Monday, April 24, 2017

Ndiku Over Tanui, a World-Leader From Ekarare, and More - Weekend Track Roundup

by Brett Larner

Along with the weekend's road action there were high-level track meets and time trials all across the country.  The biggest was the two-day Hyogo Relay Carnival in Kobe.  Highlights from Hyogo:

  • In Saturday's Asics Challenge men's 10000 m, Simon Kariuki (Nihon Yakka Univ.) ran 27:55.10 to outrun Hakone Ekiden star Dominic Nyairo (Yamanashi Gakuin Univ.) for the win.  Ken Yokote (Team Fujitsu) delivered the fastest Japanese time so far in 2017, running 28:04.51 for 3rd.  In his first race since running 1:00:57 at last month's United Airlines NYC Half, Kenta Murayama (Team Asahi Kasei) was 6th in 28:24.13.  Samuel Mwangi (Team Konica Minolta) stopped mid-race and was carried off the track on a stretcher.
  • Two-time World Junior Championships gold medalist Jonathan Ndiku (Team Hitachi Butsuryu) outkicked Rio Olympic silver medalist Paul Tanui (Team Kyudenko) to win Sunday's Grand Prix men's 10000 m in 27:39.40.  Tanui was 2nd in 27:45.85, holding off 2014 World Junior Championships bronze medalist Nicholas Kosimbei (Team Toyota) who took 3rd in 27:48.51.  Yuichiro Ueno (DeNA RC) was the top Japanese man at 4th in 28:07.23, with Tokyo Marathon debutants Takashi Ichida (Team Asahi Kasei) and Yuta Shitara (Team Honda) next in 28:14.14 and 28:15.40.  National record holder Kota Murayama (Team Asahi Kasei) was a DNS.
  • Yuka Hori (Team Panasonic) led the entire way in the Grand Prix women's 10000 m only to get outkicked over the last lap by Mizuki Matsuda (Team Daihatsu) and Sakiho Tsutsui (Team Yamada Denki).  Matsuda took the win in 32:15.85 with Tsutsui 2nd in 32:16.44 and Hori 3rd in 32:22.18.  Running in the same pack with the top three throughout the race, Felista Wanjugu (Team Univ. Ent.) was tripped from behind by Doricah Obare (Team Hitachi) at 8800 m and fell hard, ultimately finishing 15th in 33:11.56.
  • After running the fastest-ever marathon by an under-20 Japanese woman earlier this year, 2:27:08 for 4th in Tokyo, 19-year-old Ayaka Fujimoto (Team Kyocera) returned to racing with a 16:14.24 for 8th in the Asics Challenge women's 5000 m.
  • Already all-time Japanese #4 in the women's 3000 m steeplechase, Misaki Sango (Suzuki Hamamatsu AC) came 0.87 seconds short of her PB but took more than 4 seconds off her own meet record as she won in 9:50.72.  The meet record also fell in the under-18 girls' 2000 m steeplechase, with Yuka Nosue (Kitakyushu Municipal H.S.) setting a new mark of 6:40.69.
  • The top seven all broke the meet record the under-18 boys' 3000 m.  With a powerful kick over the last lap Ren Tazawa (Aomori Yamada H.S.) took the win in 8:18.05.  7th-placer Reo Sato (Sendai Ikuei H.S.) was more than a second under the old MR in 8:25.37.

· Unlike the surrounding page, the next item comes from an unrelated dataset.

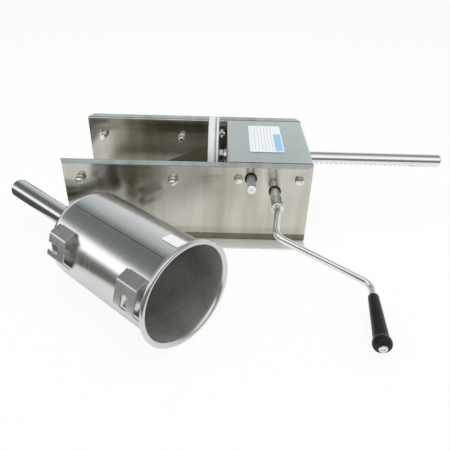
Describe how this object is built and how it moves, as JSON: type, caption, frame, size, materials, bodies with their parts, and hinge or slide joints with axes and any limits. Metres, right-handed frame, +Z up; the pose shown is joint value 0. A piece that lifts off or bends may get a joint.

At this year's first edition of the Nittai University Time Trials series in Kanagawa:

  • Helen Ekarare (Sendai Ikuei H.S.) ran a PB 8:53.70, the fastest under-20 time in the world so far this year, to win the women's 3000 m A-heat.  Shuri Ogasawara (Yamanashi Gakuin Prep H.S.) was the top Japanese woman, 2nd in 9:07.85.
  • Nyairo's rival for the top Kenyan on the Hakone Ekiden circuit, Patrick Wambui (Nihon Univ.) won the 10000 m A-heat in 28:04.85 in a near photo-finish with pro Bernard Kimanyi (Team Yakult).
  • Newcomer Evans Keitany (Team Toyota Boshoku) won a four-way Kenyan sprint finish to top the men's 5000 m A-heat in 13:43.21.  Just off the leaders, Yuta Bando (Hosei Univ.) had a major breakthrough as he broke 14 minutes for the first time to take 6th in 13:49.78.  After going sub-2:10 in his second marathon at February's Tokyo Marathon, Yuma Hattori (Team Toyota) returned to the track with a 14:04.64 for 15th.
  • Kazuya Nishiyama (Toyo Univ.) won the men's 5000 m B-heat in 13:51.58.  Fresh from quitting the Konica Minolta corporate team and running as an independent, Keita Shitara, twin brother of Yuta, had his best race since last April's Nittai Time Trials, running 13:59.07 for 8th. Post-race Shitara said that he hopes to have a new corporate team lined up by June and plans to run his marathon debut in Fukuoka this December.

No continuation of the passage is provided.